I Have a Gripe

September 9, 2010

Screaming Children Will Not Be Tolerated: Amen!

We’ve all experienced it. You go out to enjoy a cup of coffee at Starbucks or a nice dinner with your spouse, only to have to deal with a screaming child at the next table. Well, Brenda Armes has heard our cries!

Breanda is the owner of Olde Salty restaurant in Carolina Beach that read “screaming children will not be tolerated.”

Now of course there are parents that will complain, including one mother of an autistic child saying she is discriminating against children with special needs. I completely disagree. I think she is responding to people who have had enough listening to screaming children and parents not handing the issue.
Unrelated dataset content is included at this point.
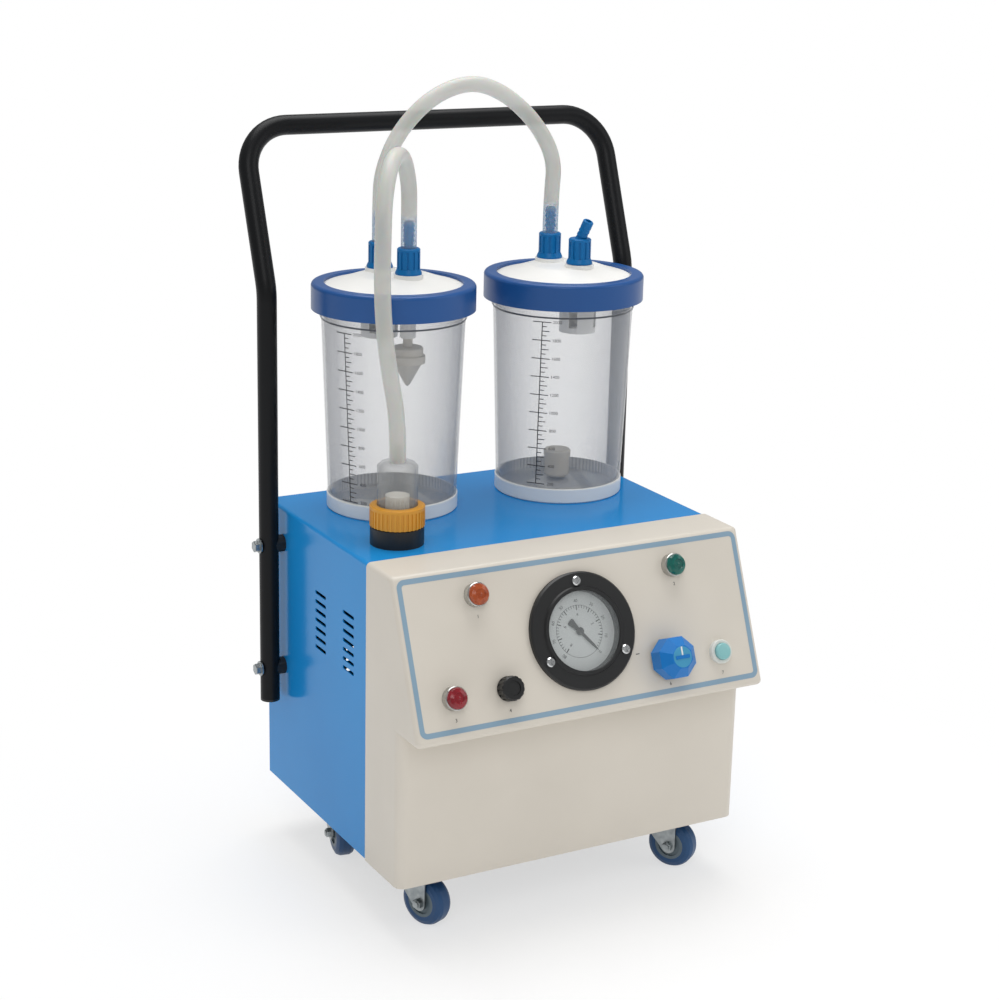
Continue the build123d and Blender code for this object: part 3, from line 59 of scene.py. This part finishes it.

Now whether right or wrong, when I was a child and acted out in public, my mother would say very flatly, “I’ll give you a reason to scream.” That’s all I took, because I knew she was serious. Today, parents are more interested in being their child’s friend and trying to reason with their children. Now, whether my mother’s approach was right or wrong, I knew the behavior that was expected of me. Actually, even my friends that came to my house knew exactly what level of behavior was expected of them as well. In my opinion, teaching manners and good behavior in public is a lost art.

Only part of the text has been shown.